**Supplied data**

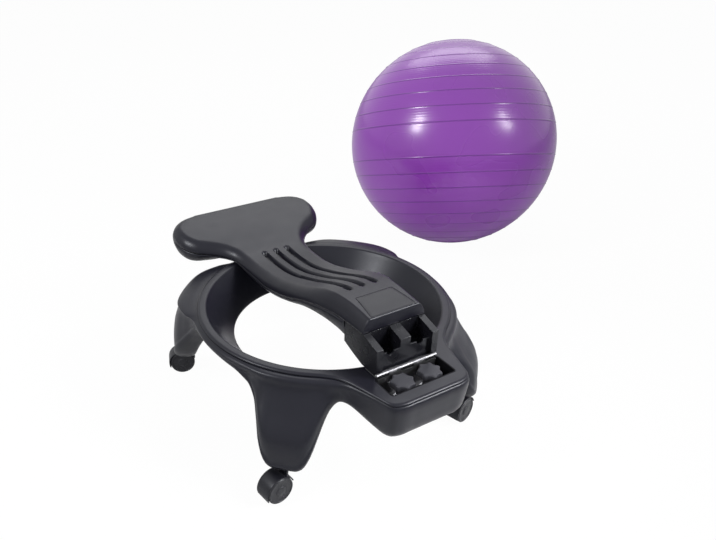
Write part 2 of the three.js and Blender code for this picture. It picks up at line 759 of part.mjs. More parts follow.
function grooveDepthAt(x, y) {
  const nearest = groove_pitch * Math.min(Math.max(Math.round(x / groove_pitch), -1), 1);
  const side = Math.abs(x - nearest);
  const past = Math.max(groove_foot_y + groove_half_width - y, y - (groove_head_y - groove_half_width), 0);
  const away = Math.hypot(side, past);
  return groove_depth * (1 - smooth(groove_half_width - groove_wall, groove_half_width, away));
}

function rearHeight(x, y, inset) {
  const rise = topCurve(y) - inset - partingCurve(y);
  const power = mix(1.6, 2, smooth(along(0.15), along(0.36), y));
  const lift = crown(edgeDistance(x, y) - inset, edgeRoundAt(y), power);
  return partingCurve(y) + rise * lift - grooveDepthAt(x, y);
}

function frontHeight(x, y, inset) {
  const parting = partingCurve(y) - fit_gap;
  const fall = parting - lowCurve(y) - inset;
  return parting - fall * crown(edgeDistance(x, y) - inset, edge_round, 2);
}

const edge_shares = [0, 0.1, 0.35, 1];
const front_column_shares = [-0.48, -0.17, 0.17, 0.48];
const groove_columns = [-1, 0, 1].flatMap((k) => {
  const floor = groove_half_width - groove_wall;
  return [-groove_half_width, -floor, floor, groove_half_width].map((offset) => k * groove_pitch + offset);
});

function crossColumns(y, inset, middle) {
  const w = halfWidth(y) - inset;
  const round = edgeRoundAt(y);
  const left = edge_shares.map((share) => -w + share * round);
  const right = [...edge_shares].reverse().map((share) => w - share * round);
  return [...left, ...middle, ...right];
}

const row_shares = [
  0.056, 0.101, 0.148, 0.159, 0.201, 0.264, 0.328, 0.391, 0.455, 0.518, 0.582, 0.636, 0.677, 0.688, 0.717,
  0.745, 0.768, 0.788, 0.81, 0.839, 0.895, 0.94, 0.967, 0.986, 0.9965,
];
const back_rows = row_shares.map(along);

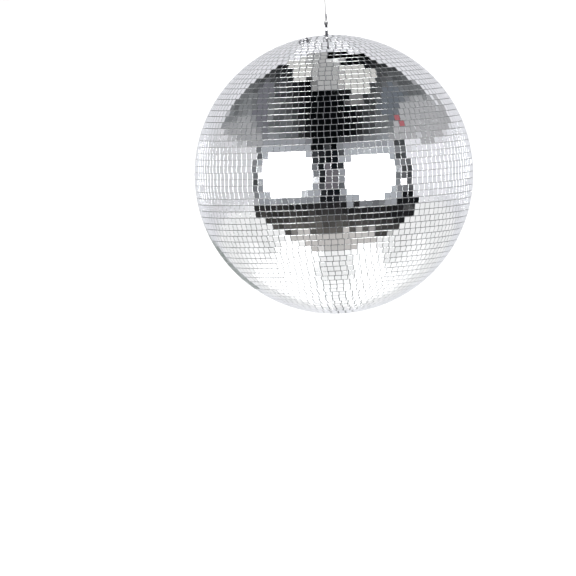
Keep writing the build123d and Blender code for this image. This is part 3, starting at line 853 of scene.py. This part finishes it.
def finish_cad_nodes(finishes):
    """Gives every node that is still shown its finish."""
    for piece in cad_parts.values():
        if piece.hide_render:
            continue
        slot = piece.data.materials[0].name.split(".")[0]
        piece.data.materials[0] = finishes[slot]


# Stage


def add_floor():
    """A plain pale floor, see-through from below. The mirrors show the painted studio instead of it."""
    mesh = bpy.data.meshes.new("floor")
    half = FLOOR_SIZE / 2
    level = cad_low.z - FLOOR_DEPTH
    corners = [(-half, -half, level), (half, -half, level), (half, half, level), (-half, half, level)]
    mesh.from_pydata(corners, [], [(0, 1, 2, 3)])
    floor = bpy.data.objects.new("floor", mesh)
    bpy.context.scene.collection.objects.link(floor)
    f = Finish("pale_floor", Roughness=0.9)
    f.feed("Base Color", f.blend(f.noise(3, 2), (0.66, 0.66, 0.66, 1), (0.68, 0.68, 0.68, 1)))
    behind = node(f.tree, "ShaderNodeNewGeometry").outputs["Backfacing"]
    clear = node(f.tree, "ShaderNodeBsdfTransparent").outputs[0]
    both = node(f.tree, "ShaderNodeMixShader", {0: behind, 1: f.shader.outputs[0], 2: clear})
    f.tree.links.new(both.outputs[0], f.output.inputs["Surface"])
    mesh.materials.append(f.material)
    floor.visible_glossy = False


def add_camera():
    data = bpy.data.cameras.new("camera")
    data.sensor_width = CAMERA_SENSOR / MM
    data.lens = CAMERA_LENS / MM
    distance = VIEW_WIDTH * CAMERA_LENS / CAMERA_SENSOR
    data.clip_start = distance / 100
    data.clip_end = distance * 20
    camera = bpy.data.objects.new("camera", data)
    bpy.context.scene.collection.objects.link(camera)
    pitch = Matrix.Rotation(math.pi / 2 - CAMERA_ELEVATION, 4, "X")
    turn = pitch @ Matrix.Rotation(-CAMERA_ROLL, 4, "Z")
    aim = BALL_CENTRE + turn @ Vector((AIM_RIGHT_OF_BALL, AIM_ABOVE_BALL, 0))
    camera.matrix_world = Matrix.Translation(aim + turn @ Vector((0, 0, distance))) @ turn
    bpy.context.scene.camera = camera


bpy.context.scene.view_settings.view_transform = "Standard"
finishes = make_finishes()
build_tiles(finishes)
build_hanging(finishes)
finish_cad_nodes(finishes)
paint_studio()
add_floor()
add_camera()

**Set task**
Copy every line of the records word for word.

**Solution to this exercise**
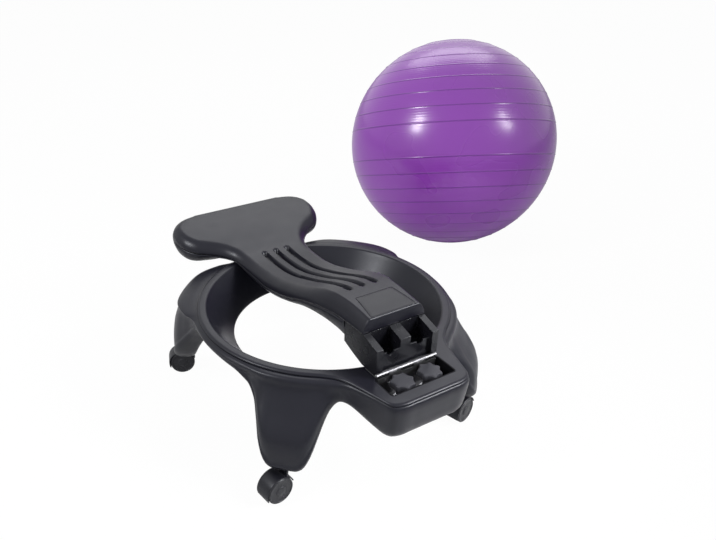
Write part 2 of the three.js and Blender code for this picture. It picks up at line 759 of part.mjs. More parts follow.
function grooveDepthAt(x, y) {
  const nearest = groove_pitch * Math.min(Math.max(Math.round(x / groove_pitch), -1), 1);
  const side = Math.abs(x - nearest);
  const past = Math.max(groove_foot_y + groove_half_width - y, y - (groove_head_y - groove_half_width), 0);
  const away = Math.hypot(side, past);
  return groove_depth * (1 - smooth(groove_half_width - groove_wall, groove_half_width, away));
}

function rearHeight(x, y, inset) {
  const rise = topCurve(y) - inset - partingCurve(y);
  const power = mix(1.6, 2, smooth(along(0.15), along(0.36), y));
  const lift = crown(edgeDistance(x, y) - inset, edgeRoundAt(y), power);
  return partingCurve(y) + rise * lift - grooveDepthAt(x, y);
}

function frontHeight(x, y, inset) {
  const parting = partingCurve(y) - fit_gap;
  const fall = parting - lowCurve(y) - inset;
  return parting - fall * crown(edgeDistance(x, y) - inset, edge_round, 2);
}

const edge_shares = [0, 0.1, 0.35, 1];
const front_column_shares = [-0.48, -0.17, 0.17, 0.48];
const groove_columns = [-1, 0, 1].flatMap((k) => {
  const floor = groove_half_width - groove_wall;
  return [-groove_half_width, -floor, floor, groove_half_width].map((offset) => k * groove_pitch + offset);
});

function crossColumns(y, inset, middle) {
  const w = halfWidth(y) - inset;
  const round = edgeRoundAt(y);
  const left = edge_shares.map((share) => -w + share * round);
  const right = [...edge_shares].reverse().map((share) => w - share * round);
  return [...left, ...middle, ...right];
}

const row_shares = [
  0.056, 0.101, 0.148, 0.159, 0.201, 0.264, 0.328, 0.391, 0.455, 0.518, 0.582, 0.636, 0.677, 0.688, 0.717,
  0.745, 0.768, 0.788, 0.81, 0.839, 0.895, 0.94, 0.967, 0.986, 0.9965,
];
const back_rows = row_shares.map(along);

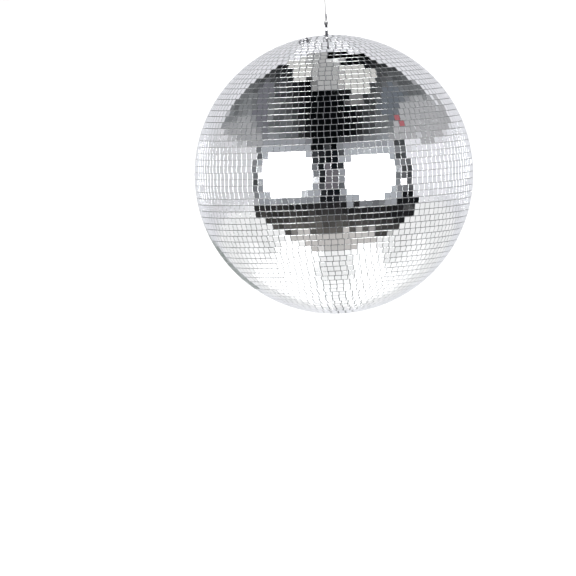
Keep writing the build123d and Blender code for this image. This is part 3, starting at line 853 of scene.py. This part finishes it.
def finish_cad_nodes(finishes):
    """Gives every node that is still shown its finish."""
    for piece in cad_parts.values():
        if piece.hide_render:
            continue
        slot = piece.data.materials[0].name.split(".")[0]
        piece.data.materials[0] = finishes[slot]


# Stage


def add_floor():
    """A plain pale floor, see-through from below. The mirrors show the painted studio instead of it."""
    mesh = bpy.data.meshes.new("floor")
    half = FLOOR_SIZE / 2
    level = cad_low.z - FLOOR_DEPTH
    corners = [(-half, -half, level), (half, -half, level), (half, half, level), (-half, half, level)]
    mesh.from_pydata(corners, [], [(0, 1, 2, 3)])
    floor = bpy.data.objects.new("floor", mesh)
    bpy.context.scene.collection.objects.link(floor)
    f = Finish("pale_floor", Roughness=0.9)
    f.feed("Base Color", f.blend(f.noise(3, 2), (0.66, 0.66, 0.66, 1), (0.68, 0.68, 0.68, 1)))
    behind = node(f.tree, "ShaderNodeNewGeometry").outputs["Backfacing"]
    clear = node(f.tree, "ShaderNodeBsdfTransparent").outputs[0]
    both = node(f.tree, "ShaderNodeMixShader", {0: behind, 1: f.shader.outputs[0], 2: clear})
    f.tree.links.new(both.outputs[0], f.output.inputs["Surface"])
    mesh.materials.append(f.material)
    floor.visible_glossy = False


def add_camera():
    data = bpy.data.cameras.new("camera")
    data.sensor_width = CAMERA_SENSOR / MM
    data.lens = CAMERA_LENS / MM
    distance = VIEW_WIDTH * CAMERA_LENS / CAMERA_SENSOR
    data.clip_start = distance / 100
    data.clip_end = distance * 20
    camera = bpy.data.objects.new("camera", data)
    bpy.context.scene.collection.objects.link(camera)
    pitch = Matrix.Rotation(math.pi / 2 - CAMERA_ELEVATION, 4, "X")
    turn = pitch @ Matrix.Rotation(-CAMERA_ROLL, 4, "Z")
    aim = BALL_CENTRE + turn @ Vector((AIM_RIGHT_OF_BALL, AIM_ABOVE_BALL, 0))
    camera.matrix_world = Matrix.Translation(aim + turn @ Vector((0, 0, distance))) @ turn
    bpy.context.scene.camera = camera


bpy.context.scene.view_settings.view_transform = "Standard"
finishes = make_finishes()
build_tiles(finishes)
build_hanging(finishes)
finish_cad_nodes(finishes)
paint_studio()
add_floor()
add_camera()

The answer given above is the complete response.